For Lawrence-Apfelbaum, rebuilding the senate after the “drama” of last term depends on gaining the trust of the student body.

“[Drama] doesn’t benefit anyone,” he said. “[The AAS is] not meant to provide entertainment — we should just really be there to get stuff done. So trust is another big goal.”

As a freshman senator, Lawrence-Apfelbaum experienced what business-as-usual looked like in the AAS “for a few weeks” before it “devolved into a very personal, political sort of environment.”

What’s important this semester, he said, is that Wheaton push ahead with the initiatives for which he’d been “laying the groundwork” before the impeachment trial took priority over personal projects.

“Sirus did important work in bringing [the reparations initiative] to our attention,” he said. “Whatever we can do to help that is very important.”

Ayres Warren ’26

Like Wheaton, Warren also aspires to make Keefe Health Center’s services more accessible to students. Specifically, she expressed her hope that its hours could be extended “in order to accommodate everyone being back on campus.”

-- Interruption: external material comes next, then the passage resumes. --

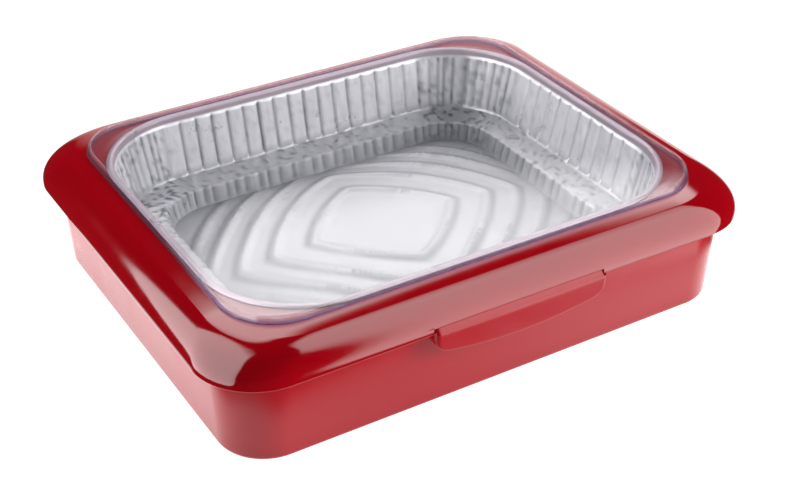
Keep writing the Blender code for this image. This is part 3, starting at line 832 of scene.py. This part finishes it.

In the near future, Warren said that she would like to update the health center’s website to include information on the health services that the college shares with UMass Amherst.

Zane Khiry ’25

Khiry’s senate project centers around hosting a Social Impact Career Fair in March along with Senator Mollie Hartenstein ’23; with plans to host alumni in social-impact fields on campus in the spring, their goal is to increase awareness among current students about these professions.

More generally, Khiry, citing his belief that members of the AAS “have all been working to learn from our mistakes,” hopes that the new semester will bring a “return to normalcy,” and that a collective effort from the AAS to be more transparent with the student body would restore the Senate’s legitimacy.